Please quote exactly the opening lines of the data, from the first line to the one where "lip_height = 15.8; // [12:0.1:17]" appears.

++++ Recorded data ++++

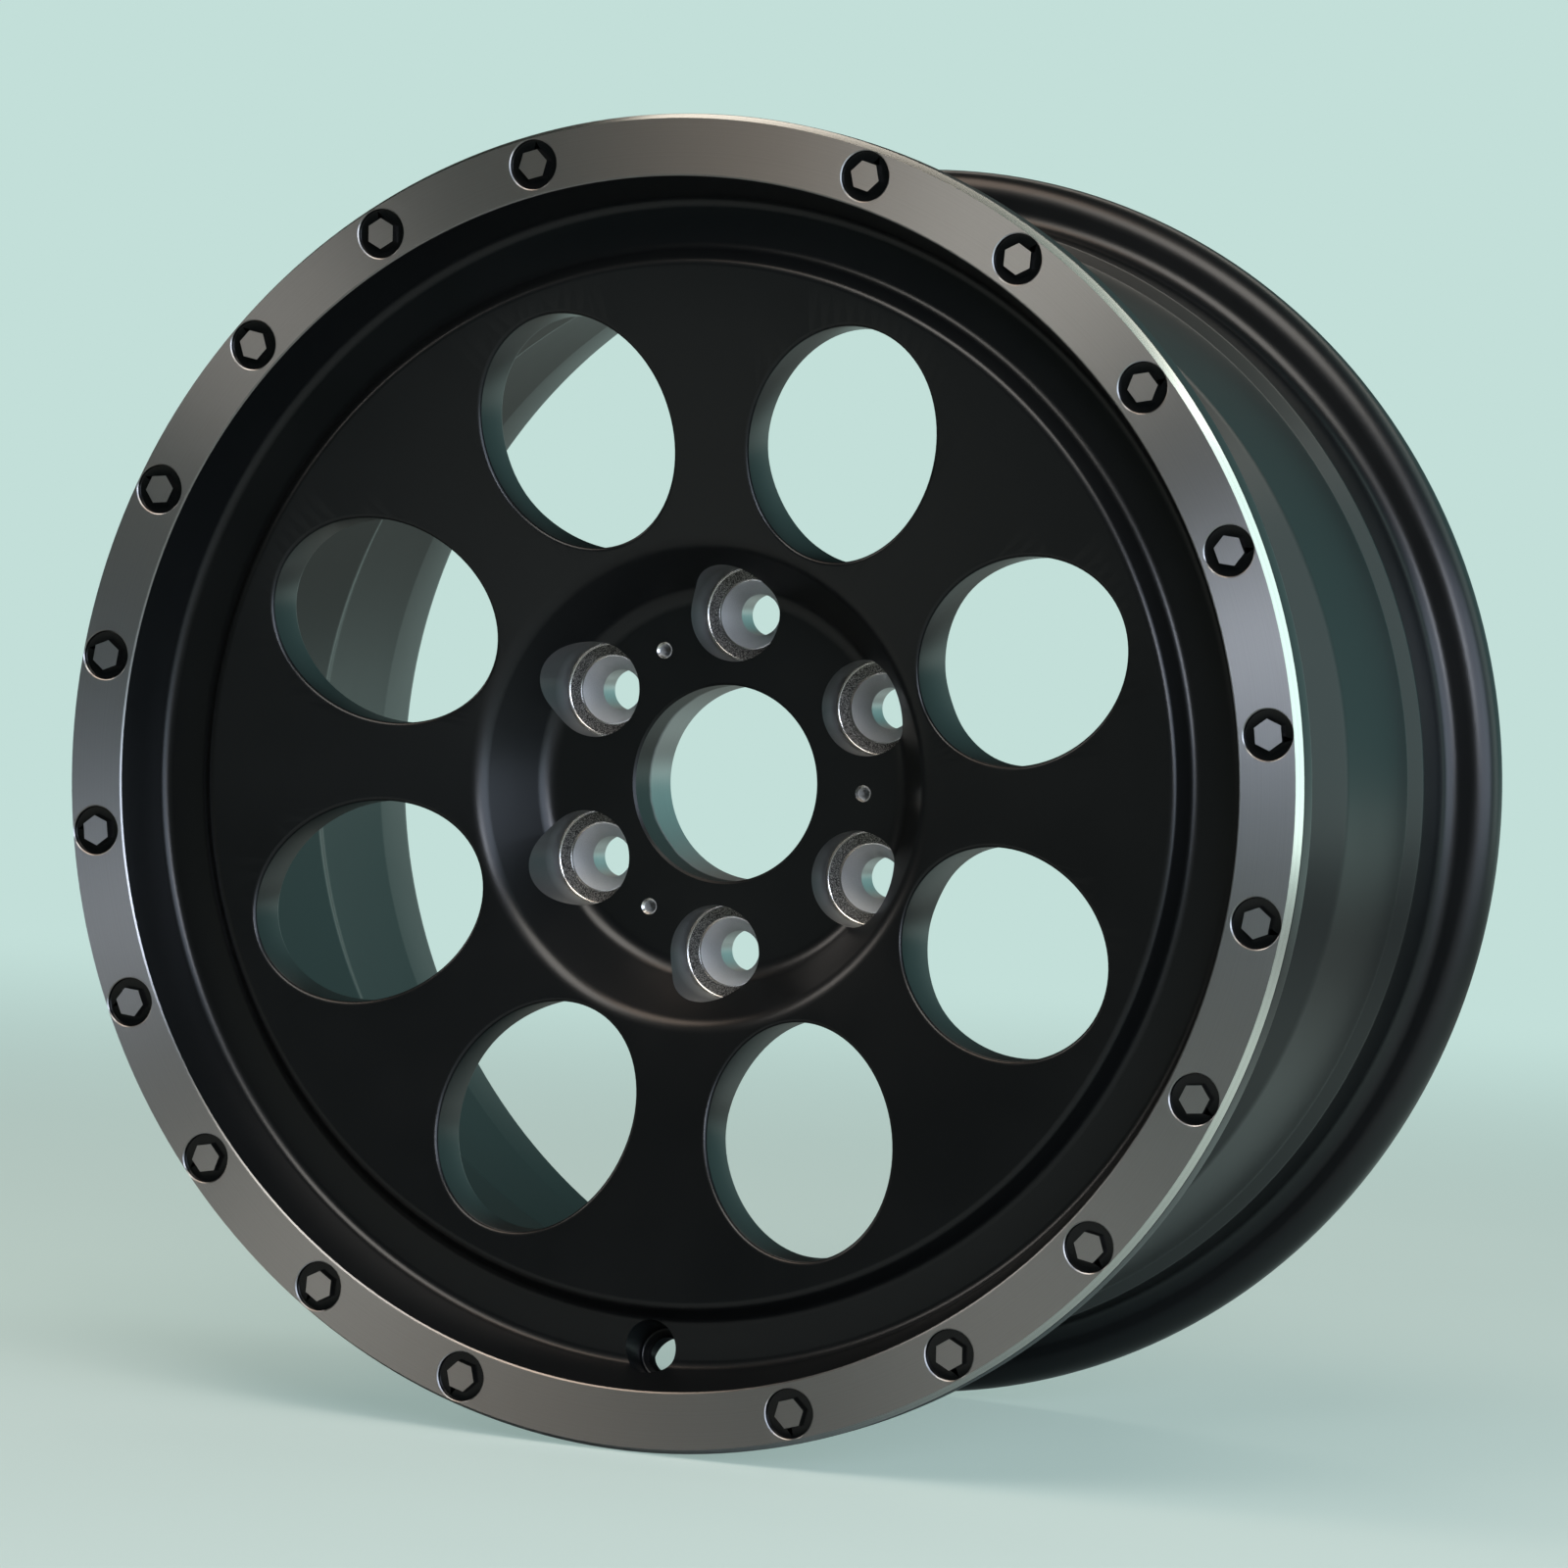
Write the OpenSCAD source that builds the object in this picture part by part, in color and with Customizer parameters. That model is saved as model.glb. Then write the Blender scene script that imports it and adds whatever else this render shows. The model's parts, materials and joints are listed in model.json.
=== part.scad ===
// One-piece forged car wheel with an imitation beadlock ring.
// Depths (names ending in _d) are measured inboard from the ring's outboard face,
// radii (names ending in _r) from the wheel's axis. The axis is Y, the outboard
// face looks along -Y, the valve is at the bottom, and the origin is at mid width.

/* [Rim] */
// Bead seat diameter of the rim
rim_dia = 405.6; // [400:0.1:440]
// Width between the two flanges
rim_width = 203.2; // [178:0.1:241]
// Height of both flanges above the bead seat
flange_height = 17.5; // [15:0.1:20]
// Thickness of the rear flange
rear_flange_t = 12.5; // [10:0.1:15]
// Width of each bead seat up to its hump
seat_width = 20; // [18:0.1:24]
// Slope of the bead seats
seat_angle = 5; // [3:0.5:7]
// Height of the humps above the inner end of the seats
hump_height = 1.2; // [0.5:0.1:2]
// Depth of the drop centre below the bead seat
well_depth = 16.8; // [15:0.1:20]
// Distance from the front flange to the near end of the drop centre
well_start = 36.5; // [33:0.5:45]
// Distance from the front flange to the far end of the drop centre
well_end = 97; // [85:0.5:105]
// Length of the ramp from the drop centre up to the barrel
ramp_len = 19; // [12:0.5:26]
// Depth of the barrel below the bead seat, at the top of the ramp
barrel_depth = 8; // [6:0.1:10]
// Rise of the barrel from the ramp to the rear hump
barrel_rise = 3.5; // [1:0.1:4]
// Wall of the drop centre and the barrel
wall_t = 5.2; // [4.5:0.1:7]
// Length of the slope on either side of a hump
hump_len = 3; // [2:0.1:4]
// Length of the barrel's rise to the rear hump
hump_foot_len = 7.5; // [6:0.5:12]
// Height of the rear lip, from the flange's edge down to the opening
lip_height = 15.8; // [12:0.1:17]

/* [Ring] */
// Thickness of the ring at the front flange
ring_t = 15.5; // [13:0.1:18]
// Radial width of the ring
ring_w = 20.7; // [19:0.1:24]
// Radial width of the polished bevel on the ring's outer edge
bevel_w = 1.8; // [0.5:0.1:3]
// Depth of that bevel
bevel_d = 4.2; // [1:0.1:6]
// Small chamfer on the ring's inner edge
ring_chamfer = 0.5; // [0.2:0.1:1]
// Number of places round the ring, two of them left plain
mark_places = 22; // [16:2:26]
// Diameter of each milled mark
mark_dia = 16.6; // [12:0.1:18]
// Depth of each milled mark
mark_depth = 1.8; // [1:0.1:2.5]
// Distance across the flats of the hexagon left standing in each mark
hex_flats = 9.4; // [7:0.1:10]

/* [Disc] */
// Depth of the channel between the ring and the disc
channel_d = 21; // [18:0.1:22]
// Wall left between the channel floor's outer corner and the bead seat
channel_wall = 9.1; // [8:0.1:11]
// Width of the channel's floor between its corners
channel_w = 15.9; // [12:0.1:18]
// Radial run of the channel's inner side, from the floor up to the disc's edge
channel_side_run = 4.8; // [3:0.1:7]
// Depth of the disc's outer edge
disc_edge_d = 14.2; // [11:0.1:17]
// Depth of the disc at the windows' centres
disc_mid_d = 22.2; // [20:0.1:24]
// Depth of the disc at the edge of the hub recess
disc_inner_d = 32.2; // [28:0.1:34]
// Thickness of the disc at its outer edge
disc_outer_t = 17; // [15:0.1:22]
// Thickness of the disc where its back turns toward the hub
disc_mid_t = 18.3; // [16:0.1:22]
// Thickness of the disc at the windows' inner ends
disc_inner_t = 27.8; // [24:0.1:32]
// Diameter of the circle where the back turns toward the hub
back_turn_dia = 228.6; // [220:0.2:240]

/* [Windows] */
// Number of windows
window_count = 8; // [8:1:9]
// Diameter of the circle that the windows' centres stand on
window_circle_dia = 248.6; // [244:0.2:252]
// Length of a window along the radius
window_length = 79; // [70:0.5:80]
// Width of a window
window_width = 66.6; // [56:0.2:70]
// Rotation of the windows from the top
window_turn = 22.5; // [0:0.5:45]

/* [Hub] */
// Diameter of the centre bore
bore_dia = 66.1; // [60:0.1:72]
// Distance of the mounting face outboard from the middle of the rim
offset_et = 30; // [20:0.5:38]
// Thickness of the hub between its front face and the mounting face
hub_t = 32; // [28:0.1:36]
// Wall between a lug hole and the edge of the mounting face
pad_wall = 6.35; // [5:0.05:8]
// Distance of the hub face's edge outside the lug circle
face_margin = 8.15; // [7:0.05:11]
// Radial run of the recess wall, from the hub face out to the disc
recess_run = 14.7; // [12:0.1:17]
// Chamfer at the front of the bore
bore_chamfer = 0.8; // [0.3:0.1:1.5]
// Chamfer at the rear of the bore, which leads it onto the hub
lead_chamfer = 1.5; // [0.5:0.1:2.5]

/* [Lug holes] */
// Number of lug holes
lug_count = 6; // [5:1:6]
// Pitch circle diameter of the lug holes
lug_pcd = 114.3; // [112:0.1:118]
// Diameter of a lug hole
lug_hole_dia = 14; // [12.5:0.1:15]
// Diameter of the socket pocket above each seat
lug_pocket_dia = 32.2; // [30:0.1:34]
// Depth of the pocket below the hub face
lug_pocket_depth = 13.7; // [10:0.1:15]
// Fillet at the bottom of the pocket
lug_pocket_fillet = 1.1; // [0.5:0.1:2]
// Diameter of the conical seat at its mouth
lug_seat_dia = 23; // [20:0.1:25]
// Full angle of the conical seat
lug_seat_angle = 60; // [60:1:90]
// Fall of the shoulder from the pocket to the seat
lug_shoulder_fall = 0.8; // [0.2:0.1:1.5]

/* [Cap screw holes] */
// Number of cap screw holes
cap_count = 3; // [2:1:6]
// Rotation of the cap screw holes from the top
cap_turn = 30; // [0:1:60]
// Pitch circle diameter of the cap screw holes
cap_pcd = 100; // [94:0.5:104]
// Core diameter of the cap screw holes
cap_core_dia = 4.2; // [3.2:0.1:5]
// Diameter of the countersink on the cap screw holes
cap_sink_dia = 5.6; // [5.2:0.1:7]
// Depth of the cap screw holes
cap_hole_depth = 12; // [8:0.5:14]

/* [Back of the hub] */
// Wall between the bore and the relief pockets that lie between the lug holes
relief_inner_wall = 12.95; // [10:0.05:15]
// Wall between the relief pockets and the edge of the mounting face
relief_outer_wall = 6.5; // [5.5:0.1:9]
// Angle that each relief pocket spans between its end centres
relief_span = 12; // [8:0.5:16]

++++

Right answer.
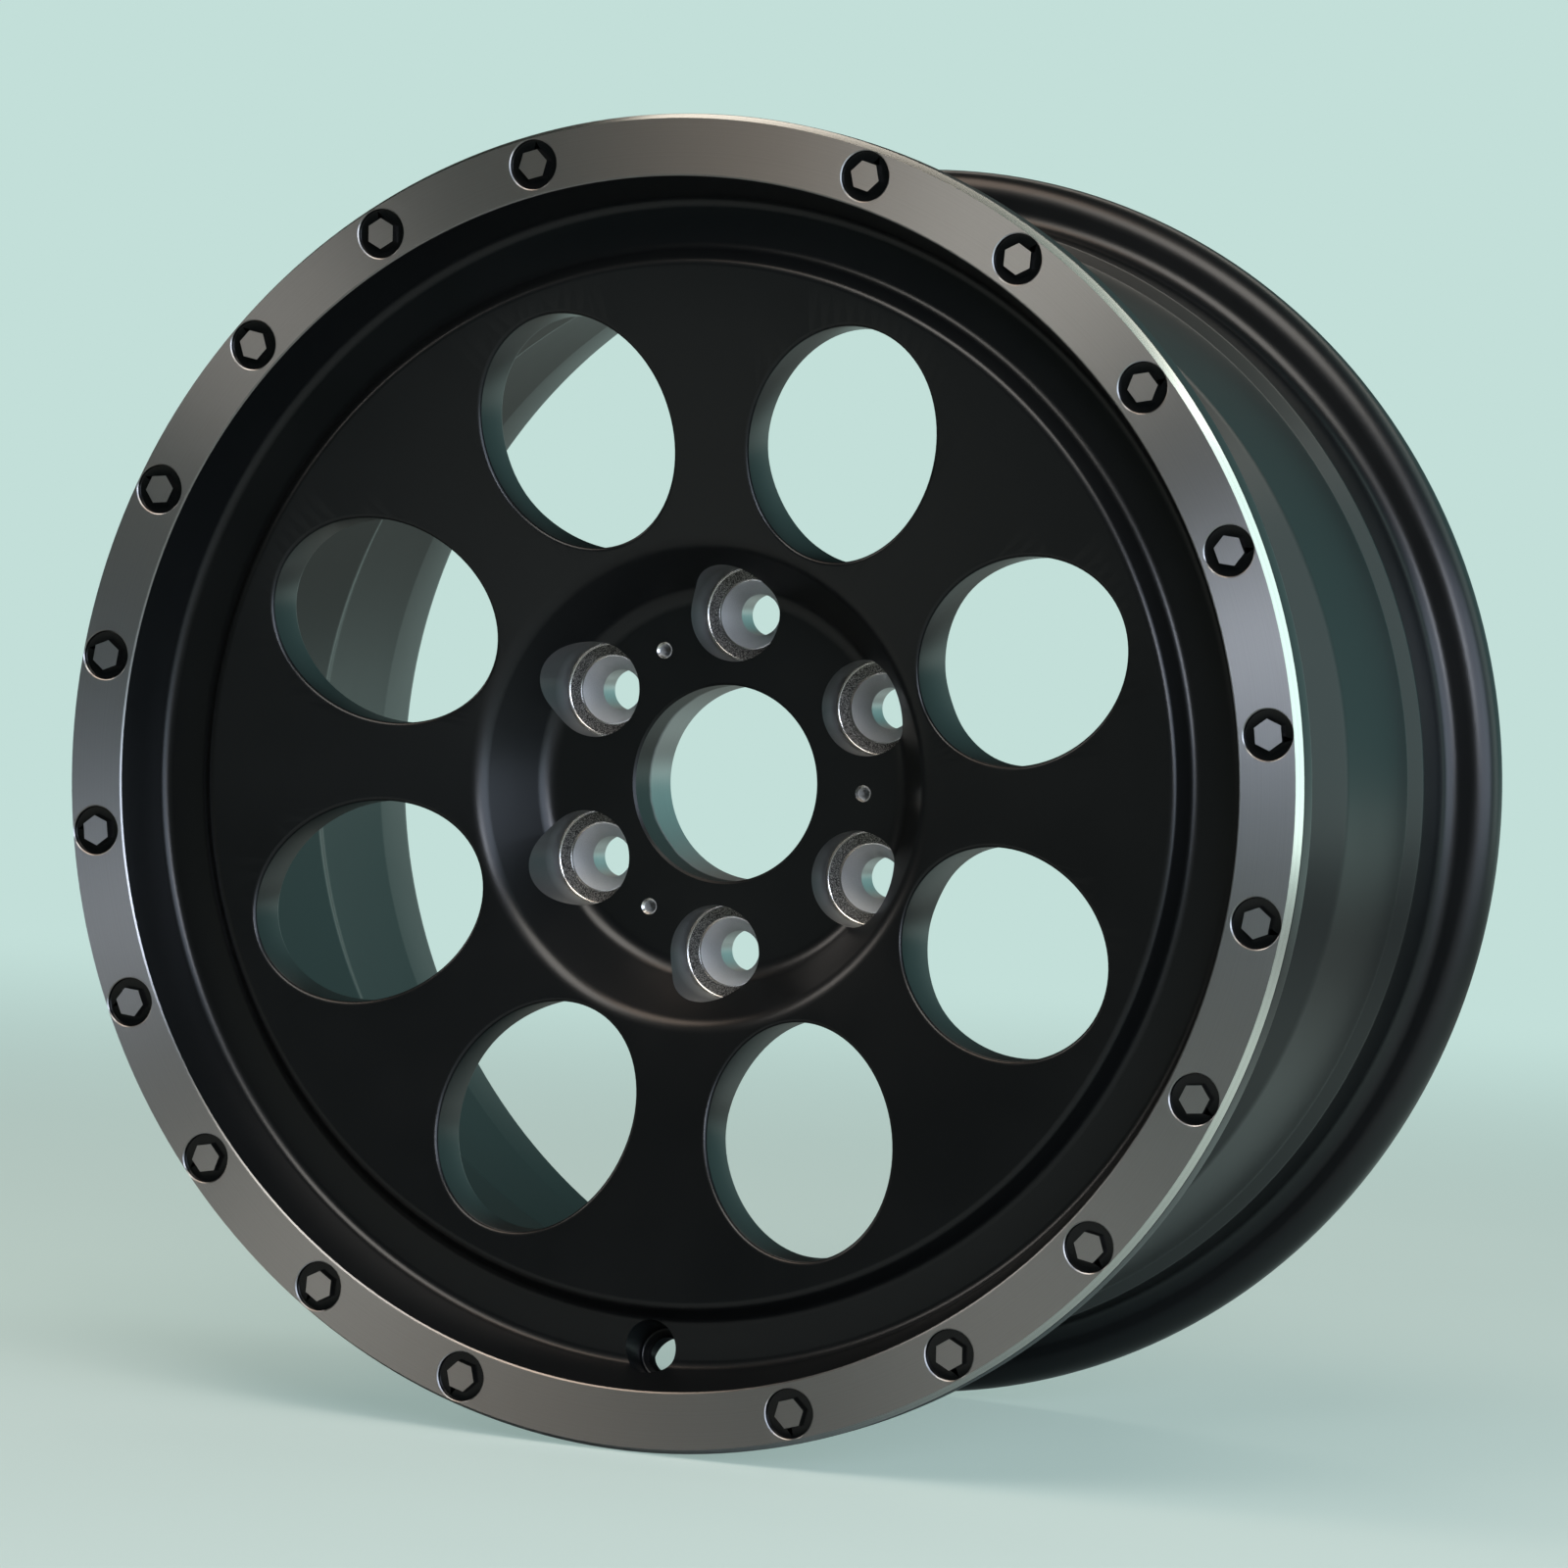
Write the OpenSCAD source that builds the object in this picture part by part, in color and with Customizer parameters. That model is saved as model.glb. Then write the Blender scene script that imports it and adds whatever else this render shows. The model's parts, materials and joints are listed in model.json.
=== part.scad ===
// One-piece forged car wheel with an imitation beadlock ring.
// Depths (names ending in _d) are measured inboard from the ring's outboard face,
// radii (names ending in _r) from the wheel's axis. The axis is Y, the outboard
// face looks along -Y, the valve is at the bottom, and the origin is at mid width.

/* [Rim] */
// Bead seat diameter of the rim
rim_dia = 405.6; // [400:0.1:440]
// Width between the two flanges
rim_width = 203.2; // [178:0.1:241]
// Height of both flanges above the bead seat
flange_height = 17.5; // [15:0.1:20]
// Thickness of the rear flange
rear_flange_t = 12.5; // [10:0.1:15]
// Width of each bead seat up to its hump
seat_width = 20; // [18:0.1:24]
// Slope of the bead seats
seat_angle = 5; // [3:0.5:7]
// Height of the humps above the inner end of the seats
hump_height = 1.2; // [0.5:0.1:2]
// Depth of the drop centre below the bead seat
well_depth = 16.8; // [15:0.1:20]
// Distance from the front flange to the near end of the drop centre
well_start = 36.5; // [33:0.5:45]
// Distance from the front flange to the far end of the drop centre
well_end = 97; // [85:0.5:105]
// Length of the ramp from the drop centre up to the barrel
ramp_len = 19; // [12:0.5:26]
// Depth of the barrel below the bead seat, at the top of the ramp
barrel_depth = 8; // [6:0.1:10]
// Rise of the barrel from the ramp to the rear hump
barrel_rise = 3.5; // [1:0.1:4]
// Wall of the drop centre and the barrel
wall_t = 5.2; // [4.5:0.1:7]
// Length of the slope on either side of a hump
hump_len = 3; // [2:0.1:4]
// Length of the barrel's rise to the rear hump
hump_foot_len = 7.5; // [6:0.5:12]
// Height of the rear lip, from the flange's edge down to the opening
lip_height = 15.8; // [12:0.1:17]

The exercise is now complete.